§ **DATA SECTION**:
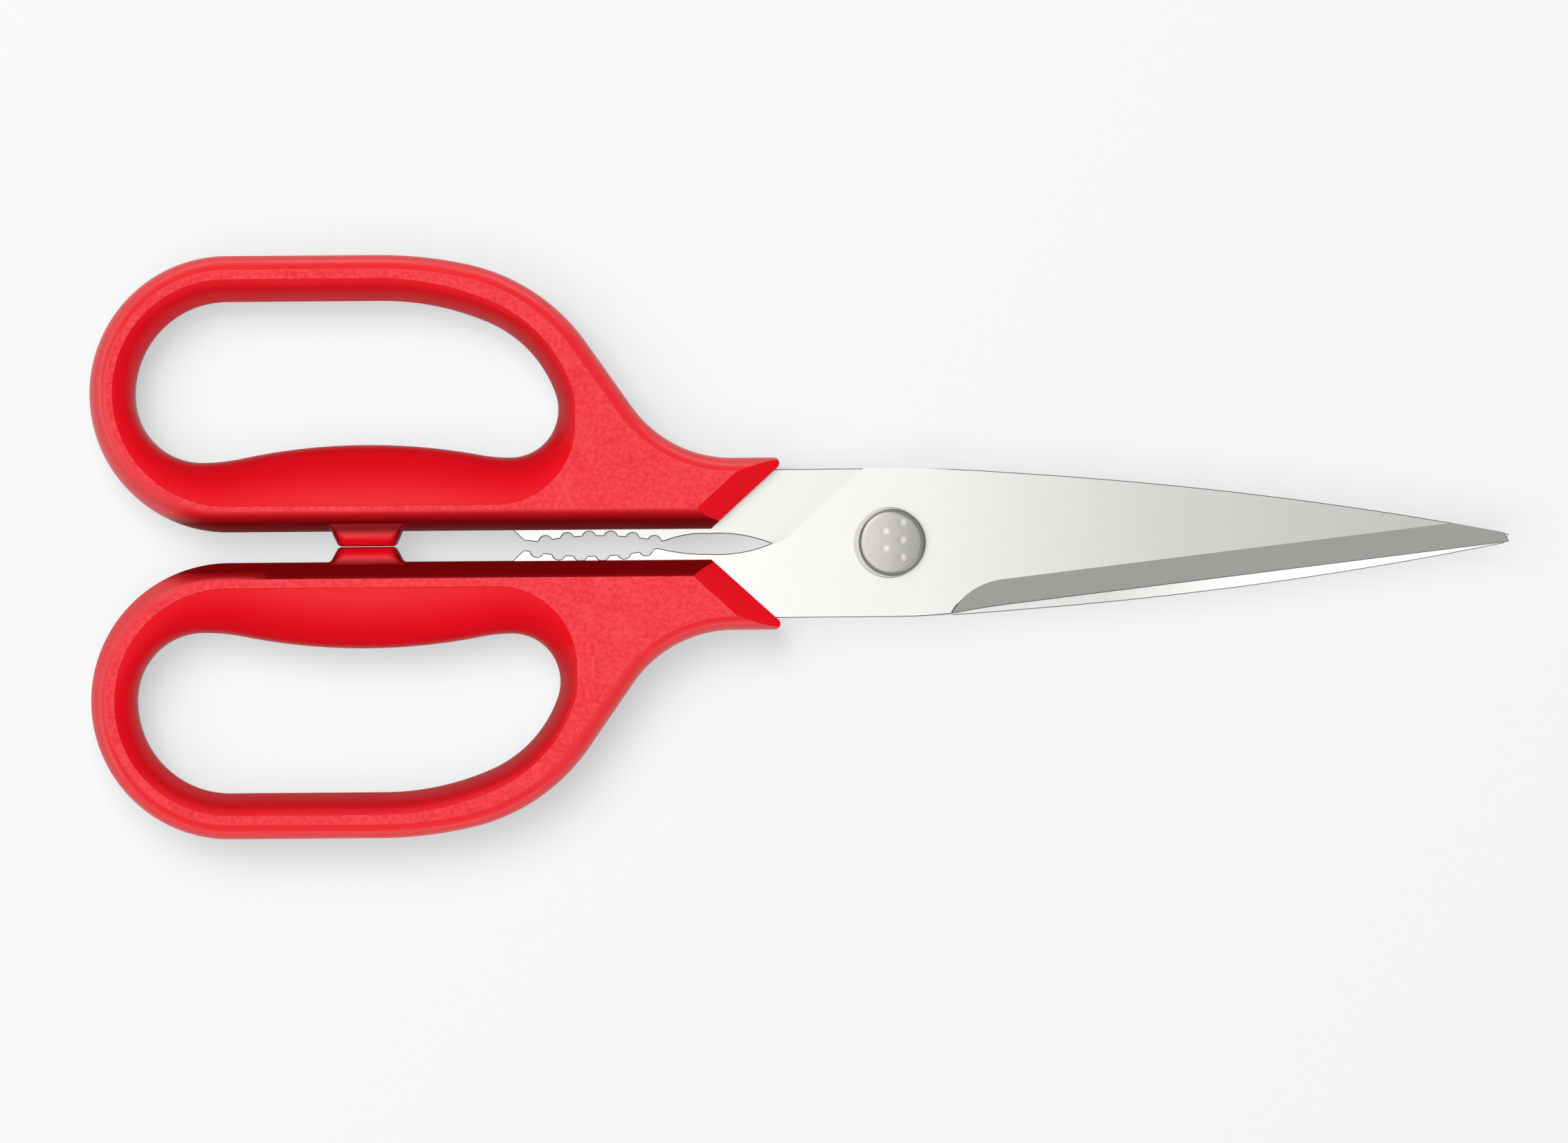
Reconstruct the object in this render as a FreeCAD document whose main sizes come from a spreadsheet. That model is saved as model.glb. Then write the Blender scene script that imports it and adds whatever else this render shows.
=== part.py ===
import FreeCAD, Part
import Sketcher
import math
import os

# Straight-bladed multi-purpose kitchen shears: two overmoulded halves on one pivot screw.
# Millimetres.  The origin is on the pivot axis in the plane that the shears rest on,
# +X points to the blades' tips and +Z up through the screw's head.  The front half, which
# lies above the other, has its handle on the -Y side.  The rear half is the same design
# turned half a turn about X, so blades and handles are drawn as the front half's.

V = FreeCAD.Vector
doc = FreeCAD.newDocument("kitchen_shears")

# --- driving dimensions ------------------------------------------------------------------

DIMENSIONS = [
    ("handle_thick", 11.2, "handle, underside to top"),
    ("stock", 2.5, "blade steel"),
    ("blade_gap", 0.1, "between the two blades' inner faces"),
    ("shank_half", 11.0, "pivot to the shank's long sides"),
    ("tip_reach", 91.4, "pivot to the blades' points"),
    ("edge_land", 0.35, "steel left under the bevel at the cutting edge"),
    ("bevel_width", 3.8, "bevel, square to the cutting edge"),
    ("tooth_pitch", 3.24, "jaw teeth"),
    ("notch_width", 1.9, "jaw teeth"),
    ("notch_depth", 0.72, "jaw teeth"),
    ("anchor_dia", 4.0, "holes in the tang that the handle's plastic fills"),
    ("loop_far", 43.1, "centre line to the finger loop's far side"),
    ("near_side", 2.3, "centre line to the handle's near side"),
    ("loop_end", 98.1, "pivot to the centre of the finger loop's round end"),
    ("rim_width", 6.7, "finger loop's rim"),
    ("flank", 12.7, "centre line to the collar's outer side"),
    ("outer_round", 2.4, "rounding of the handle's outside"),
    ("hole_round", 3.0, "rounding of the finger hole"),
    ("facet_run", 3.6, "slope at the collar's end, seen from above"),
    ("facet_drop", 2.6, "slope at the collar's end, its height"),
    ("tip_cut", 1.2, "taken off both sides of the collar's pointed corner"),
    ("stop_thick", 6.0, "stop pad, along Z"),
    ("stop_root", 11.8, "stop pad's length where it leaves the handle"),
    ("stop_bend", 0.8, "hollow and rounded corner of the stop pad's sides"),
    ("stop_gap", 0.1, "between the two stop pads when shut"),
    ("shoulder_dia", 6.0, "pivot screw's bearing"),
    ("running_gap", 0.05, "clearance of the front blade on the screw"),
    ("neck_flats", 5.2, "across the flats of the screw's keyed neck"),
    ("thread_dia", 5.0, "pivot screw's thread, kept plain"),
    ("thread_chamfer", 0.3, "at the screw's end"),
    ("head_dia", 9.9, "pivot screw"),
    ("head_height", 2.2, "pivot screw"),
    ("head_crown", 0.2, "rise of the head's domed top"),
    ("head_round", 0.8, "rounding of the head's rim"),
    ("washer_dia", 10.45, "washer under the head"),
    ("washer_bore", 6.9, "loose, so the washer can sit off centre"),
    ("washer_shift", 0.4, "how far off centre the washer sits"),
    ("washer_thick", 0.5, "both washers"),
    ("nut_flats", 8.0, "across flats"),
    ("nut_chamfer", 0.45, "on the nut's lower corners"),
]

sheet = doc.addObject("Spreadsheet::Sheet", "Dimensions")
for row, (alias, value, meaning) in enumerate(DIMENSIONS, start=1):
    sheet.set(f"A{row}", alias)
    sheet.set(f"B{row}", str(value))
    sheet.setAlias(f"B{row}", alias)
    sheet.set(f"C{row}", meaning)
doc.recompute()


def size(alias):
    return float(sheet.get(alias))


THICK = size("handle_thick")
BLADE_LOW = (THICK + size("blade_gap")) / 2
BLADE_TOP = BLADE_LOW + size("stock")
HEAD_LOW = BLADE_TOP + size("running_gap") + size("washer_thick")

LOW_EXPRESSION = "(Dimensions.handle_thick + Dimensions.blade_gap) / 2"
TOP_EXPRESSION = LOW_EXPRESSION + " + Dimensions.stock"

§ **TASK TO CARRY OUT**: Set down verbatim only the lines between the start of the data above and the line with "# turned half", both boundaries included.

§ **SOLUTION TO THIS EXERCISE**:
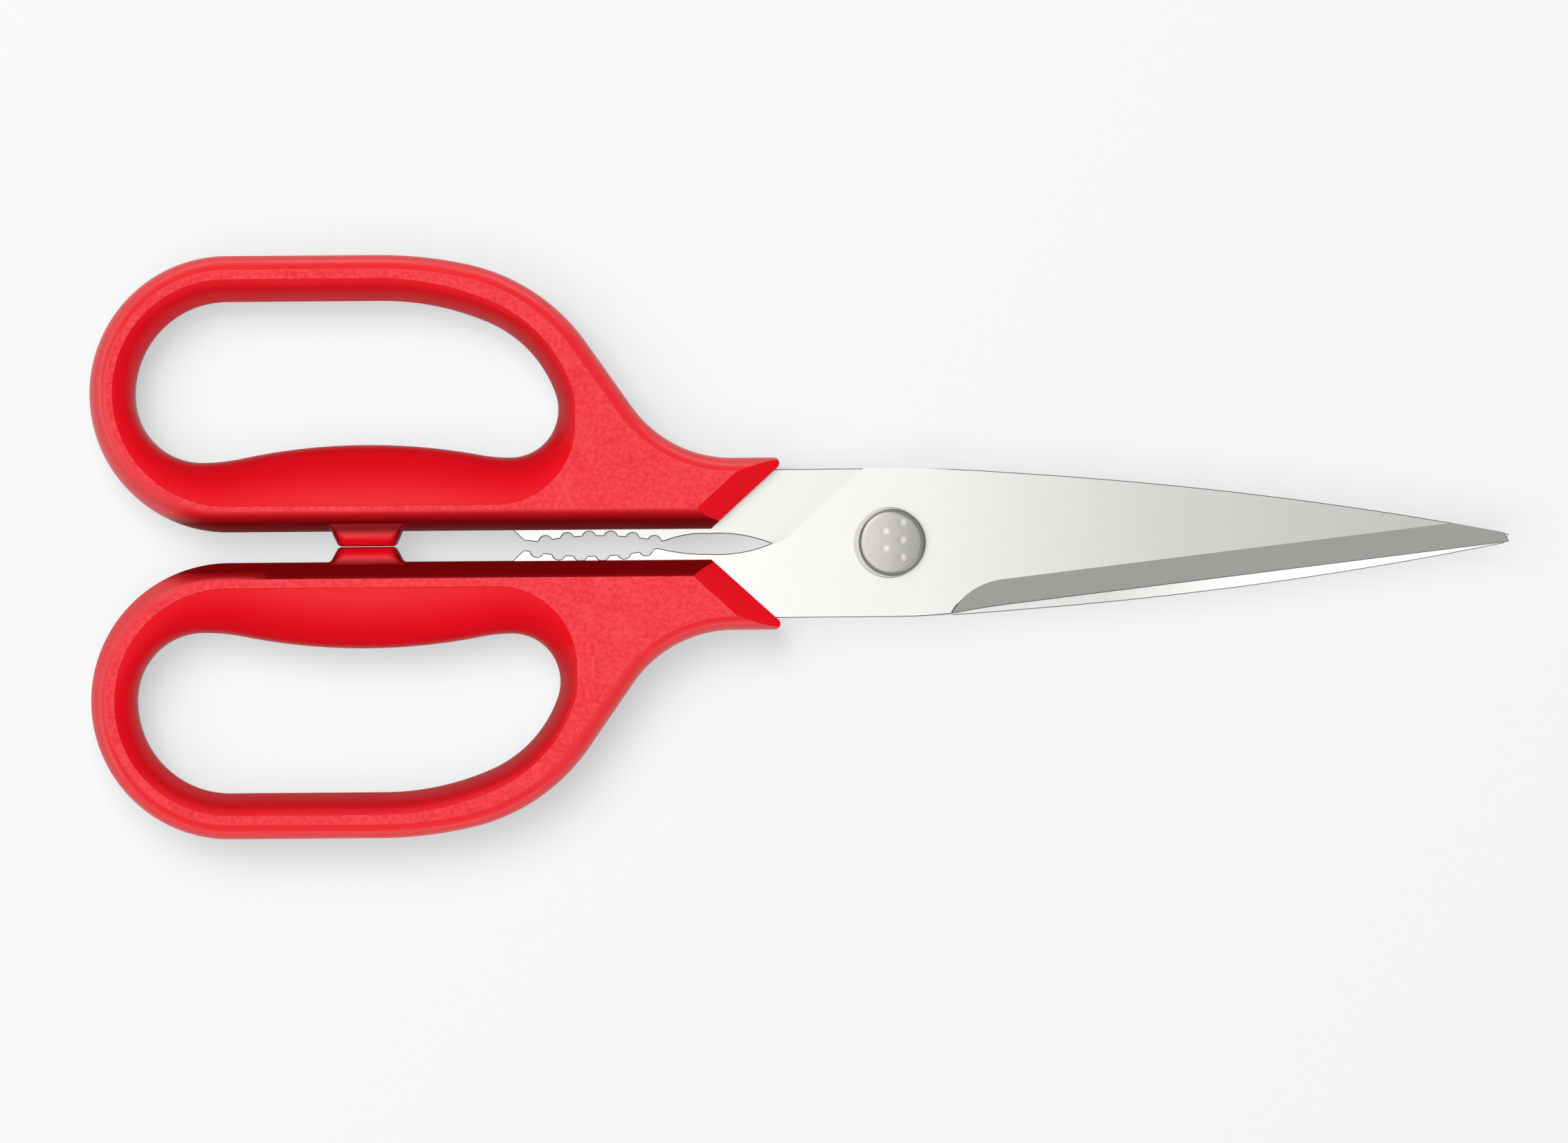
Reconstruct the object in this render as a FreeCAD document whose main sizes come from a spreadsheet. That model is saved as model.glb. Then write the Blender scene script that imports it and adds whatever else this render shows.
=== part.py ===
import FreeCAD, Part
import Sketcher
import math
import os

# Straight-bladed multi-purpose kitchen shears: two overmoulded halves on one pivot screw.
# Millimetres.  The origin is on the pivot axis in the plane that the shears rest on,
# +X points to the blades' tips and +Z up through the screw's head.  The front half, which
# lies above the other, has its handle on the -Y side.  The rear half is the same design
# turned half a turn about X, so blades and handles are drawn as the front half's.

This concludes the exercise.